Since the first edition of this book the world of brands has been transformed in ways not seen since the term itself, derived from the Old Norse brandr, meaning ‘to burn', entered the business lexicon. For a start, 2010 saw 13 brands from so called developing countries, including those from the BRIC countries – Brazil, Russia, India and China – enter the ranks of the world's top 100 most valuable brands. Brand refers to the custom of owners burning their mark (or brand) onto their goods, but burning of a different kind has swept over brands and their owners for reasons linked more or less to the recent global economic catastrophes.
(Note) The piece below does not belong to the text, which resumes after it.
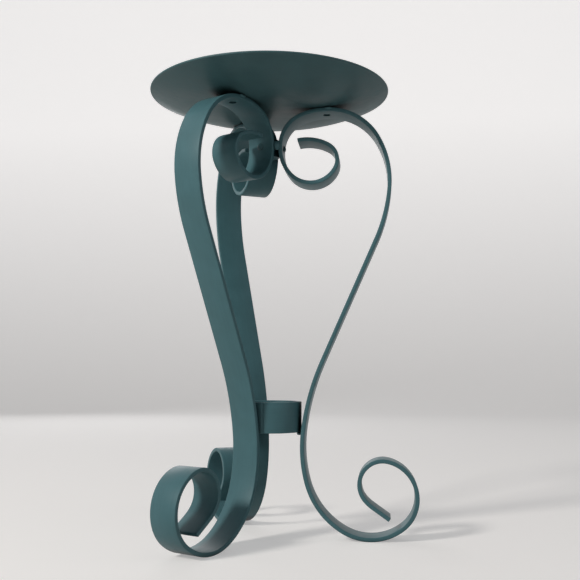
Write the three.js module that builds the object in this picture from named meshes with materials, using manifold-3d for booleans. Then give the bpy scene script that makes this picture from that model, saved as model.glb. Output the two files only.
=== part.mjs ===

Whilst long-established companies such as Lehman Brothers, respected and feared in equal measure on Wall Street since before 1929, have been swept away, a host of new names have sprung up to take their place. Bank of China, first listed on the Hong Kong stock market in 2002, became the world's 24th most valuable brand in 2010, just behind HSBC, but well ahead of Citibank. That same year ICICI, India's largest bank by market capitalization, entered the listings as the 45th most valuable brand. So for the first time since its inception in 2006, the BrandZ Top 100, who provide an objective annual study of brand value and positioning, include brands from all four of the BRIC countries.